I could write an entire book on everything worth seeing at Canyonlands, but if you don’t exactly have an entire year to explore it, some of the activities you must include on your bucket list are driving the scenic drive to the meteor crater of Upheaval Dome, seeing the sun go down at Green River Viewpoint, and walking to the highly photographed Mesa Arch. Also, don’t miss the walk out to Grand View Point Overlook for a view that is so vast it’ll blow your mind!
Tips For Visiting Utah’s National Parks
- Vehicle entrance to the following National Parks costs between $20-$35 each, so if you plan on visiting three or more national parks in a year, it makes sense to purchase the America the Beautiful Pass. This pass costs $79 and provides entrance to ALL National Parks in the US for one year. You can do the math!
- Dogs are not allowed on hiking trails in most national parks so keep that in mind if you want to bring along your four-legged friend.
- Many of these parks get very busy during peak summer months which means accommodation can sell out fast. Book ahead to avoid disappointment or plan you visit for the quieter and cooler winter months.
- Car camping is a great, budget-friendly way to explore the West Coast National Parks. Check out this car camping packing list before you go.

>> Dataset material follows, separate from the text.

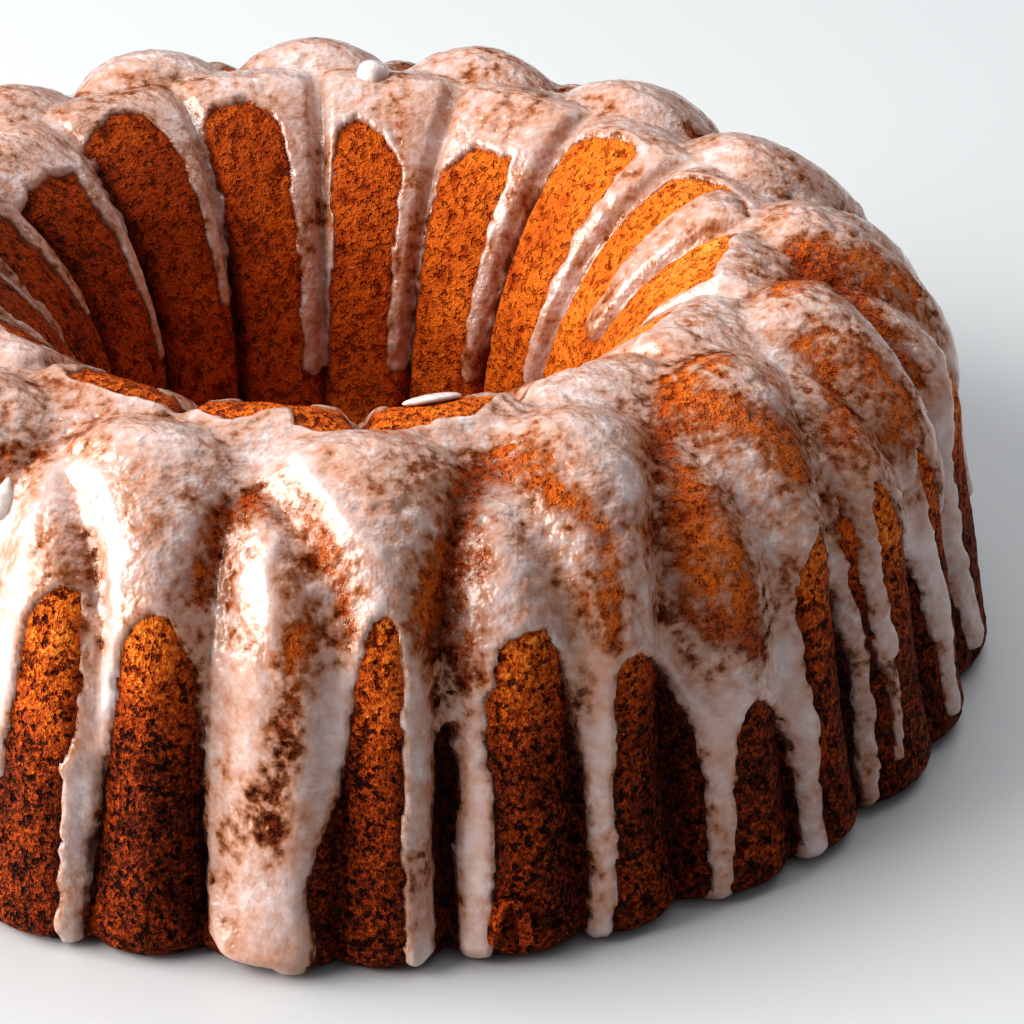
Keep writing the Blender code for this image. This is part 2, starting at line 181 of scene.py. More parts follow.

Top National Parks In Utah Summary
There are five national parks in Utah and they are all very beautiful areas to visit. Zion offers incredible hikes with amazing vistas and Bryce is home to the biggest number of whacky-looking hoodoos. Canyonlands has expansive views which would seem more at home on Mars whilst Capitol Reef offers uncrowded trails through red rock formations. Finally, Arches is home to the biggest and best rock arches, most of which are easy to access.
Whilst I strongly recommend visiting all five of these fabulous parks, circumstances might dictate selecting just one or two. In this guide I’ve outlined the pros and cons of each park so you can decide which Utah national park is best for you.